New Zealand / Otago

Dunedin council revives campaign for five-star hotel

15:07 pm on 5 December 2019

Dunedin City Council is making its latest push to build the city's first five-star hotel, calling for developers to pitch their plans to transform an inner city carpark.

The Moray Place / Filleul Street carpark in Dunedin proposed for redevelopment into a 17-storey five-star hotel. Photo: RNZ / Tess Brunton

Two multi-million dollar proposals for five-star hotels have failed to pass the necessary hurdles in the past seven years - including one which was rejected two years ago for the same site as the current pitch - and that's not even counting the discussions that never made it to the application stage.

Former Dunedin Mayor Dave Cull said the last two five-hotel applications were tripped up by the Resource Management Act.

The first was a 28-floor, luxury hotel on the city's waterfront in the industrial zone proposed in 2012.

"Clearly the height was a bit of an issue, but at the end of the day when we sat down and tried to, and we poured quite a bit of resource into endeavouring to overcome the challenges thrown up by the resource consent decline, the final stumbling block that couldn't be surmounted was transportation issues," Mr Cull said.

The second application - a five-star, 17-storey hotel for the Moray Place, Filleul Street carpark proposed in 2017 - did not meet the requirements of the district plan and when the Commissioners requested changes, they were not made, he said.

The council-owned carpark is about 6480 square metres, opposite the Dunedin Town Hall and within strolling distance of the Octagon in the central city.

Proposals for the same site are being sought from developers around the world with Dunedin City Council setting its sights high, marking its preference for a Qualmark-standard five stars with retail and public carparking.

Tourism Industry Aotearoa chief executive Chris Roberts said that type of rating was in line with many of the hotels under way during the current hotel building boom.

"For Dunedin, there is already some very good quality, boutique five-star options, but there's no large-scale hotel at this five-star level. Again, some very four-and-a-half star properties. But if Dunedin was to get the long anticipated five-star hotel, that would add to the options and certainly reposition Dunedin as a destination at that high end," Mr Roberts said.

In the last year, TIA-member hotels in Dunedin had a 68 percent occupancy rate, compared to a national average of 80 percent.

Enterprise Dunedin director John Christie said a new five-star hotel needed to grow the visitor market, not just take from the existing one.

"As the old saying goes you don't just build a church for Christmas, you have to have it there for other occasions during the year to make it viable.
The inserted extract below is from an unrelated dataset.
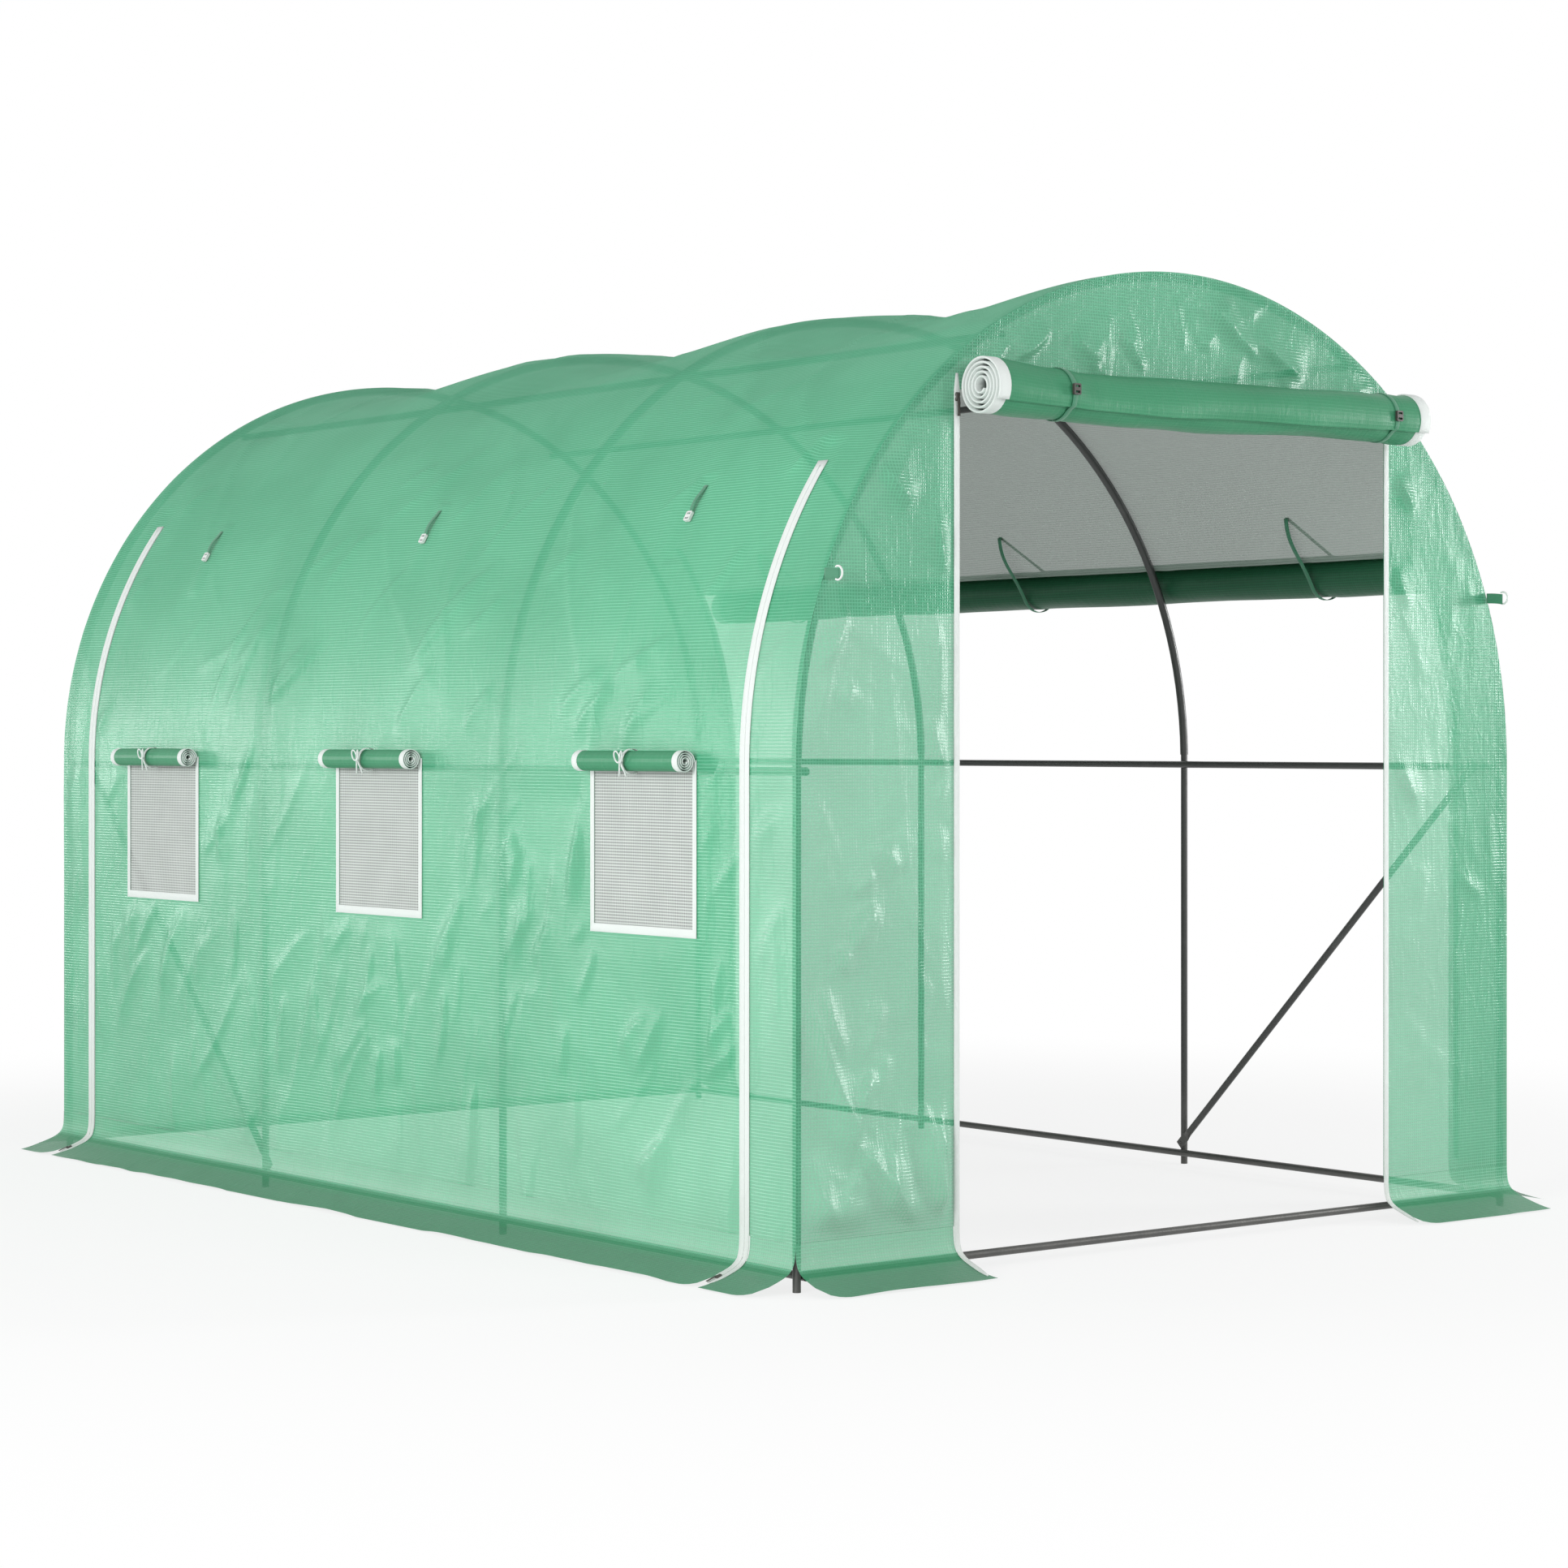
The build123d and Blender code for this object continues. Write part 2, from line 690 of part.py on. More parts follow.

It's a little bit the same for hotels, you don't build a hotel for one month of the year when occupancy is really good. You want that to be across all of the calendar year if you can," Mr Christie said.

Dunedin residents did not want a hotel that would stick out like a sore thumb among surrounding heritage buildings, he said.

"The perception from the community is going to be really important to get right from the very first application so the design is important to Dunedin. We're very proud of our city and we want a development that is going to be sympathetic to that and very sympathetic to that site. I think a developer is going to have to really take that all into consideration," Mr Christie said.

The Moray Place / Filleul Street carpark in Dunedin proposed for redevelopment into a 17-storey five-star hotel. Photo: RNZ / Tess Brunton

Mr Cull said Dunedin was in a great position for a high-end hotel with plenty of building projects in the works and a good economy.

"The situation now in terms of the need for accommodation in Dunedin is different from what it was even two or three years ago," Mr Cull said.

Mr Roberts said a five-star hotel was far from the be-all-end-all for Dunedin.

"Look, a five-star hotel is something that's been talked about in Dunedin for a long time, it just shouldn't be seen as some sort of panacea that's going to change the tourism market completely and have thousands of additional people flocking to Dunedin. There are good hotels available already.

"So in terms of having a room to stay in, there's a lot of spare capacity in Dunedin already so a new hotel, if it was to come along, is going to add additional rooms and perhaps put some pressure on those existing hotels. It will be positioned in a slightly different market if it is five star, but there are currently plenty of good quality places to stay at in Dunedin."

Expressions of interest for the development close on Friday (6 December).